Overgeneralization is a pretty easy one to spot. It's when you see a single negative event as a never-ending pattern of defeat, that failing at one point means that you will continue to fail and fail and fail over and over and over again.
You fail a pop quiz and your brain says, "I always fail pop quizzes. I'm never going to be able to do them."
You put in a job application and get turned down and your brain thinks, "I'm never going to get a job. No one wants to hire someone my (age/size/sex/background/experience level)."
Your family doesn't enjoy the meal you prepare for them and your brain says, "They all hate my cooking. I don't see why I even keep trying."
You are trying to keep your living room tidy and once again it's messy and you say to yourself, "Just face it. This room will never be clean."
You are struggling to overcome a sinful habit. Once again you fail to reach your standard of behavior and you think, "I am such a loser. I'll never be able to be as good as I want to be. God's going to be so totally disappointed in me."
You are going through a rough patch in your efforts to pull together an activity for the teenagers in your congregation and as you drive home one night reviewing what you've done and what you have yet to do you hear your brain say, "This is never going to work."

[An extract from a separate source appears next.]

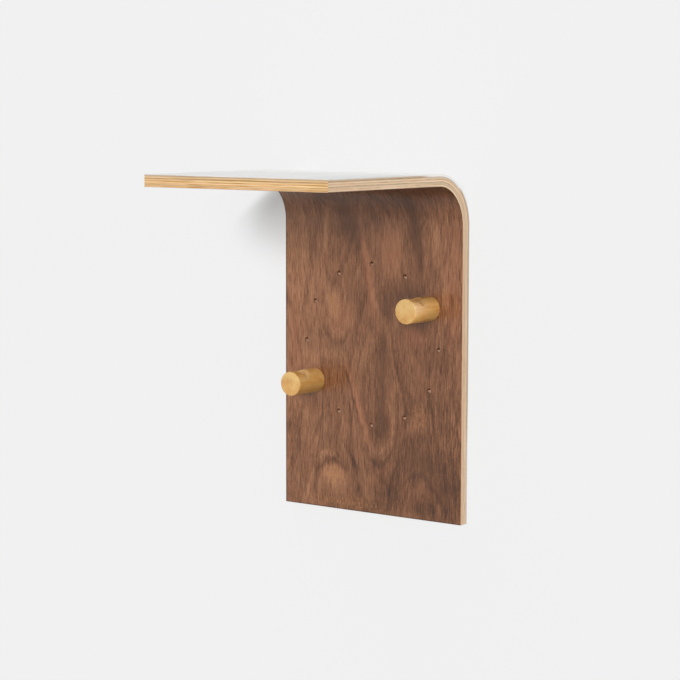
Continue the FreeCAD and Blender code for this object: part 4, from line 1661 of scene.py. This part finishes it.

Whether it's a response to a one-time event or a continued response to an ongoing struggle that will likely take a long time, that cognitive distortion habit of overgeneralization can be a real hope killer. It's also one of the first cognitive distortions that, when I learned about them, I recognized as one I had going around in my own brain. Becoming aware of it and of how it skewed the truth in my mind, taking a temporary set-back and reinterpreting it falsely into a prediction of ultimate failure, was eye-opening to me. Learning how to talk back to it with truth either out loud or in my mind made a huge difference in my capacities and vision and sense of light.